Having surveyed the evolving state of the law, the court distinguished the Douglas case because (1) Douglas contacted the debt collector, instead of the other way around; (2) there was no explicit or implicit threat of litigation; (3) the running of the statute of limitations under the applicable state law did not extinguish Douglas’ legal obligation on the debt; and (4) the debt collector could sue on the time-barred debt because the statute of limitations is an affirmative defense that must be raised by the debtor or it is waived.  Consequently, the court held that the debt collector said nothing that was actionably misleading under the FDCPA. 

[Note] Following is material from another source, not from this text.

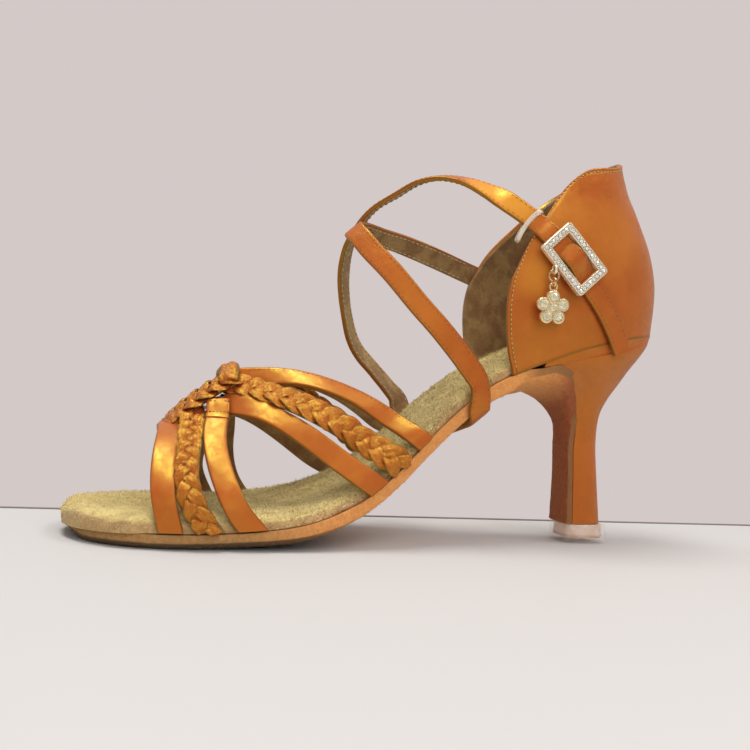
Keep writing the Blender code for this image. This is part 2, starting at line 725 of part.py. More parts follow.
def vamp_sections():
    return {
        "plain": (lambda s: plain_section(PLAIN_STRAP, STRAP_THICKNESS), 0.0042),
        "slim": (lambda s: plain_section(SLIM_STRAP, STRAP_THICKNESS), 0.0045),
        "braid": (lambda s: braid_section(BRAID_WIDTH, BRAID_THICKNESS, s, BRAID_PITCH),
                  BRAID_PITCH / 4),
    }


def make_vamp(group, cutters):
    """All vamp straps, the braided spine and its knot, joined where they cross."""
    line = [place(0.05, 0, 0.15 * VAMP_HEIGHT), place(0.28, 0, 0.25 * VAMP_HEIGHT),
            place(0.52, 0, 0.55 * VAMP_HEIGHT)]
    outward = outward_from(line)
    beside = outward_beside_sole(outward)
    sections = vamp_sections()
    pieces = []
    for strap in CROSSING:
        section, spacing = sections[strap.kind]
        outer, outer_way = strap_points(strap, -1)
        inner, inner_way = strap_points(strap, 1)
        points = clear_of_insole(curve_through(outer + inner[-2::-1], spacing))
        pieces.append(ribbon(points, beside, section, outer_way, inner_way))
    for strap in SIDE_STRAPS:
        section, spacing = sections[strap.kind]
        for side in (-1, 1):
            route, way = strap_points(strap, side)
            points = clear_of_insole(curve_through(route, spacing))
            pieces.append(ribbon(points, beside, section, way, None))
    route = [place(along, 0, height * VAMP_HEIGHT) for along, _, height in SPINE]
    points = curve_through(route, BRAID_PITCH / 4)
    pieces.append(ribbon(points, outward, lambda s: braid_section(
        SPINE_WIDTH, SPINE_THICKNESS, s, BRAID_PITCH)))
    outer = [place(a, -c * BALL_WIDTH, h * VAMP_HEIGHT) for a, c, h in KNOT]
    inner = [place(a, c * BALL_WIDTH, h * VAMP_HEIGHT) for a, c, h in KNOT]
    points = curve_through(outer + inner[-2::-1], 0.003)
    pieces.append(ribbon(points, outward, lambda s: plain_section(KNOT_WIDTH, BRAID_THICKNESS)))
    vamp = add_object("vamp_straps", pieces[-2], group, "tan_leather")
    join(vamp, pieces[:-2] + pieces[-1:], "vamp_pieces", cutters)
    return vamp


def ankle_route():
    """Points of the ankle strap, each with the direction in which its outer face looks."""
    line = [place(along, 0, height * FULL_HEIGHT) for along, height in FOOT_LINE]
    outward = outward_from(line)
    away = 2 * GAP + ANKLE_THICKNESS / 2
    route = [counter_side(a, h, 1, away) for a, h in ANKLE_START]
    for a, c, h in ANKLE_FRONT:
        point = place(a, c * BALL_WIDTH, h * FULL_HEIGHT)
        route.append((point, outward(point)))
    for turn in turns(ARCH_POINTS):
        side = math.sin(turn)
        along = ANKLE_ARCH[0] + (ANKLE_ARCH[1] - ANKLE_ARCH[0]) * (side + 1) / 2
        if abs(side) > 0.999:
            across = swing(along) + side * (half_width(along) + away + GAP)
            point = place(along, across, feather(along) - SOLE_EDGE)
            route.append((point, edge_normal(along, side)))
            continue
        here = underside(along, side)
        ahead = underside(along + 0.01, side) - here
        beside = underside(along, math.sin(turn + 0.05)) - underside(along, math.sin(turn - 0.05))
        normal = ahead.cross(beside).normalized()
        if normal.z > 0:
            normal.negate()
        route.append((here + normal * (away + GAP), normal))
    for a, c, h in ANKLE_BACK:
        point = place(a, c * BALL_WIDTH, h * FULL_HEIGHT)
        route.append((point, outward(point)))
    route += [counter_side(a, h, -1, away) for a, h in ANKLE_END]
    frame = buckle_frame_place()
    over = bar_height() + BAR_RADIUS + GAP + ANKLE_THICKNESS / 2
    route.append((frame @ Vector((0, 0, over)), frame.to_3x3() @ Vector((0, 0, 1))))
    route += [counter_side(a, h, -1, away) for a, h in ANKLE_TAIL]
    return route


def make_ankle_strap(group):
    """One long strap from the inner counter, round the ankle and under the arch."""
    route = ankle_route()
    faces = [normal for _, normal in route]
    rings = []
    path = curve_with_places([point for point, _ in route], ANKLE_STEP / 2)
    buckle = len(route) - len(ANKLE_TAIL) - 1
    arch = len(ANKLE_START) + len(ANKLE_FRONT) + ARCH_POINTS // 2
    last = len(path) - 1
    path = [row for i, row in enumerate(path) if i % 2 == 0 or i == last
            or abs(row[1] - buckle) < 2.5 or abs(row[1] - arch) < ARCH_POINTS / 2]
    points = [point for point, _ in path]
    for i, (point, spot) in enumerate(path):
        k = min(int(spot), len(faces) - 2)
        normal = faces[k].lerp(faces[k + 1], spot - k)
        ahead = (points[min(i + 1, len(points) - 1)] - points[max(i - 1, 0)]).normalized()
        normal = (normal - ahead * normal.dot(ahead)).normalized()
        across = ahead.cross(normal)
        section = plain_section(ANKLE_WIDTH, ANKLE_THICKNESS)
        rings.append([point + across * a + normal * b for a, b in section])
    return add_object("ankle_strap", loft(rings), group, "tan_leather")


def buckle_frame_place():
    """Frame of the buckle: X along its long side, Y across it, Z out of the shoe."""
    away = ANKLE_THICKNESS + 3 * GAP + BUCKLE_THICKNESS / 2
    centre, normal = counter_side(*BUCKLE_PLACE, -1, away)
    long_way = Vector((math.cos(BUCKLE_TURN), 0, math.sin(BUCKLE_TURN)))
    long_way = (long_way - normal * long_way.dot(normal)).normalized()
    short_way = normal.cross(long_way)
    return Matrix.Translation(centre) @ axes(long_way, short_way, normal)


def axes(x, y, z):
    return Matrix((x, y, z)).transposed().to_4x4()


def bar_height():
    return BAR_RADIUS - BUCKLE_THICKNESS / 2


def closed_loft(rings):
    """Closed ring-shaped solid through rings of points, the last joined to the first."""
    bm = bmesh.new()
    rows = [[bm.verts.new(point) for point in ring] for ring in rings]
    for a, b in zip(rows, rows[1:] + rows[:1]):
        for i in range(len(a)):
            j = (i + 1) % len(a)
            bm.faces.new((a[i], a[j], b[j], b[i]))
    return bm


def oblong(length, width, corner, height):
    """Rounded rectangle in the XY plane."""
    ring = []
    for i in range(20):
        turn = 2 * math.pi * (i + 0.5) / 20
        x = math.copysign(length / 2 - corner, math.cos(turn)) + corner * math.cos(turn)
        y = math.copysign(width / 2 - corner, math.sin(turn)) + corner * math.sin(turn)
        ring.append(Vector((x, y, height)))
    return ring


def frame_rings(length, width, rim, corner, low, high):
    """Four rings of a rectangular frame with an open middle."""
    inner = max(corner - rim / 2, corner / 2)
    hole = (length - 2 * rim, width - 2 * rim)
    return [oblong(length, width, corner, low), oblong(length, width, corner, high),
            oblong(*hole, inner, high), oblong(*hole, inner, low)]


def torus(radius, wire, place_at, around=14, tube=5):
    """Wire ring in the XY plane of a placing matrix."""
    rings = []
    for i in range(around):
        turn = 2 * math.pi * i / around
        ring = []
        for j in range(tube):
            roll = 2 * math.pi * (j + 0.5) / tube
            reach = radius + wire * math.cos(roll)
            ring.append(place_at @ Vector((reach * math.cos(turn), reach * math.sin(turn),
                                           wire * math.sin(roll))))
        rings.append(ring)
    return closed_loft(rings)


def join(obj, pieces, name, cutters):
    """Join more solids onto an object with one union."""
    group = bpy.data.collections.new(name)
    cutters.children.link(group)
    for i, bm in enumerate(pieces):
        piece = add_object("%s_%02d" % (name, i), bm, group, obj.data.materials[0].name)
        piece.hide_render = True
        piece.display_type = "WIRE"
    union = obj.modifiers.new("join", "BOOLEAN")
    union.operation = "UNION"
    union.solver = "EXACT"
    union.operand_type = "COLLECTION"
    union.collection = group


def make_buckle(group, cutters):
    """Rectangular frame with a bar across its middle and a lug for the charm."""
    at = buckle_frame_place()
    half = BUCKLE_THICKNESS / 2
    rings = frame_rings(BUCKLE_LENGTH, BUCKLE_WIDTH, BUCKLE_RIM, BUCKLE_CORNER, -half, half)
    buckle = add_object("buckle_frame", closed_loft([[at @ p for p in ring] for ring in rings]),
                        group, "gold_metal")
    reach = BUCKLE_WIDTH / 2 - BUCKLE_RIM / 2
    bar = bmesh.new()
    bmesh.ops.create_cone(bar, cap_ends=True, segments=10, radius1=BAR_RADIUS,
                          radius2=BAR_RADIUS, depth=2 * reach)
    seat = Matrix.Translation((0, 0, bar_height() + GAP / 10)) @ Matrix.Rotation(math.pi / 2, 4, "X")
    bar.transform(at @ seat)
    lug = torus(LUG_RADIUS, LUG_WIRE, charm_places()["lug"])
    join(buckle, [bar, lug], "buckle_pieces", cutters)
    return buckle


def charm_places():
    """Placing matrices of the hanging chain, each ring at right angles to the last."""
    frame = buckle_frame_place()
    outward = frame.to_3x3() @ Vector((0, 0, 1))
    outward = Vector((outward.x, outward.y, 0)).normalized()
    up = Vector((0, 0, 1))
    sideways = outward.cross(up)
    lug = frame @ Vector((LUG_ALONG, -BUCKLE_WIDTH / 2 - LUG_OUT, 0))
    flat = axes(sideways, up, sideways.cross(up))
    turned = axes(outward, up, outward.cross(up))
    hook = 2 * CHARM_WIRE + GAP
    ring = lug - up * (LUG_RADIUS + RING_RADIUS - LUG_WIRE - CHARM_WIRE - GAP)
    link = ring - up * (RING_RADIUS + LINK_RADIUS - hook)
    loop = link - up * (LINK_RADIUS + LOOP_RADIUS - hook)
    flower = loop - up * (LOOP_RADIUS + PETAL_REACH + PETAL_RADIUS - CHARM_WIRE / 2)
    return {
        "lug": Matrix.Translation(lug) @ turned,
        "ring": Matrix.Translation(ring) @ flat,
        "link": Matrix.Translation(link) @ turned,
        "loop": Matrix.Translation(loop) @ flat,
        "flower": Matrix.Translation(flower) @ flat,
    }


def flower_ring(at, height, shrink):
    """Outline of round petals about a centre, one petal pointing up."""
    ring = []
    steps = 6
    for i in range(PETALS * steps):
        turn = 2 * math.pi * i / (PETALS * steps)
        off = (turn + math.pi / PETALS) % (2 * math.pi / PETALS) - math.pi / PETALS
        cut = PETAL_RADIUS ** 2 - (PETAL_REACH * math.sin(off)) ** 2
        reach = PETAL_REACH * math.cos(off) + max(cut, 0.0) ** 0.5 - shrink
        ring.append(at @ Vector((-reach * math.sin(turn), reach * math.cos(turn), height)))
    return ring


def make_charm(group, cutters):
    """Two small rings and a flat flower that hang from the buckle's lug."""
    places = charm_places()
    add_object("charm_ring", torus(RING_RADIUS, CHARM_WIRE, places["ring"]), group, "gold_metal")
    add_object("charm_link", torus(LINK_RADIUS, CHARM_WIRE, places["link"]), group, "gold_metal")
    half = CHARM_THICKNESS / 2
    at = places["flower"]
    rings = [flower_ring(at, -half, CHARM_BEVEL), flower_ring(at, CHARM_BEVEL - half, 0.0),
             flower_ring(at, half - CHARM_BEVEL, 0.0), flower_ring(at, half, CHARM_BEVEL)]
    flower = add_object("charm_flower", loft(rings), group, "gold_metal")
    join(flower, [torus(LOOP_RADIUS, CHARM_WIRE, places["loop"])], "charm_pieces", cutters)


def make_keeper(group):
    """Small clear loop that holds the strap just before the counter."""
    route = ankle_route()
    first = len(ANKLE_START) + len(ANKLE_FRONT) + ARCH_POINTS + len(ANKLE_BACK)
    path = curve_with_places([point for point, _ in route], ANKLE_STEP)
    best = min(range(len(path)), key=lambda i: abs(path[i][1] - (first - 1 + KEEPER_PLACE)))
    here = path[best][0]
    ahead = (path[best + 1][0] - path[best - 1][0]).normalized()
    normal = route[first - 1][1].lerp(route[first][1], KEEPER_PLACE)
    normal = (normal - ahead * normal.dot(ahead)).normalized()
    at = Matrix.Translation(here) @ axes(ahead.cross(normal), normal, ahead)
    wide = ANKLE_WIDTH + 2 * (KEEPER_SLACK + KEEPER_WALL)
    deep = ANKLE_THICKNESS + 2 * (KEEPER_SLACK + KEEPER_WALL)
    half = KEEPER_LENGTH / 2
    rings = frame_rings(wide, deep, KEEPER_WALL, KEEPER_WALL, -half, half)
    return add_object("keeper_loop", closed_loft([[at @ p for p in ring] for ring in rings]),
                      group, "keeper")


def main():
    clear_scene()
    shoe = collection("dance_sandal")
    cutters = collection("cutters")
    make_outsole(shoe)
    make_insole(shoe)
    make_heel(shoe)
    make_heel_tip(shoe)
    make_protector(shoe)
    make_counter(shoe)
    make_vamp(shoe, cutters)
    make_ankle_strap(shoe)
    make_keeper(shoe)
    make_buckle(shoe, cutters)
    make_charm(shoe, cutters)


main()
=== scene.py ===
"""Dance sandal in copper satin leather, dressed around its CAD frame.

Metres, +Z up, toe to -X, outer side of the foot to -Y, as in the frame. The tables give
the real shoe in shares of its driving sizes, and every piece is built from them.
"""

import random
from collections import namedtuple
from math import asin, copysign, cos, exp, pi, radians, sin, sqrt

import bmesh
import bpy
import numpy as np
from mathutils import Matrix, Vector, noise
from numpy.linalg import norm


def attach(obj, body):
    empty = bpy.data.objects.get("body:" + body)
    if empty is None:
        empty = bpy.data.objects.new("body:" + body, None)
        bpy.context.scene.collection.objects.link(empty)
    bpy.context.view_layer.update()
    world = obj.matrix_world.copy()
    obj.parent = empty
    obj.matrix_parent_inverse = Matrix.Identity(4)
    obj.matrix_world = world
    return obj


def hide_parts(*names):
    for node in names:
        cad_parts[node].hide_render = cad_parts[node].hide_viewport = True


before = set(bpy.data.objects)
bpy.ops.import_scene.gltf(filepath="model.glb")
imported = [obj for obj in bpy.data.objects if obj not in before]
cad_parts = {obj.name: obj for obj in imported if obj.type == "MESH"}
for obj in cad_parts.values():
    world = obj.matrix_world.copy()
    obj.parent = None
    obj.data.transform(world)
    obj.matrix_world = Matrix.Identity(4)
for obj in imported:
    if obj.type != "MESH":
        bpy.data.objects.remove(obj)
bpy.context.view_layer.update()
scene = bpy.context.scene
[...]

This is an important case in the developing law regarding a debt collector’s obligation (or lack thereof) to affirmatively warn debtors regarding partial payment on time-barred debt.  This case provides a comprehensive overview of how the various circuit courts have held on this issue.  It also makes the critical distinction that the statute of limitations is an affirmative defense, meaning that it must be raised by the debtor or it is waived.  As such, it cannot prohibit a debt collector from suing on a time-barred debt because there is nothing inherently improper about such a suit—the debt is a legal obligation, which allows the debt collector to sue on it, but the debt collector may be unable to recover based upon the debtor raising the statute of limitations as an affirmative defense.  This distinction has been overlooked by some courts, resulting in one court describing it as “illegal” for a debt collector to sue on time-barred debt instead of the statute of limitations merely providing a defense against recovery on such a suit.  See Pantoja, 852 F.3d at 685.  Douglas refreshingly returns to the well-established understanding that, as a procedural rule, the statute of limitations is an affirmative defense that the debtor (defendant)—not the debt collector (plaintiff)—must raise in an action to recover for debt.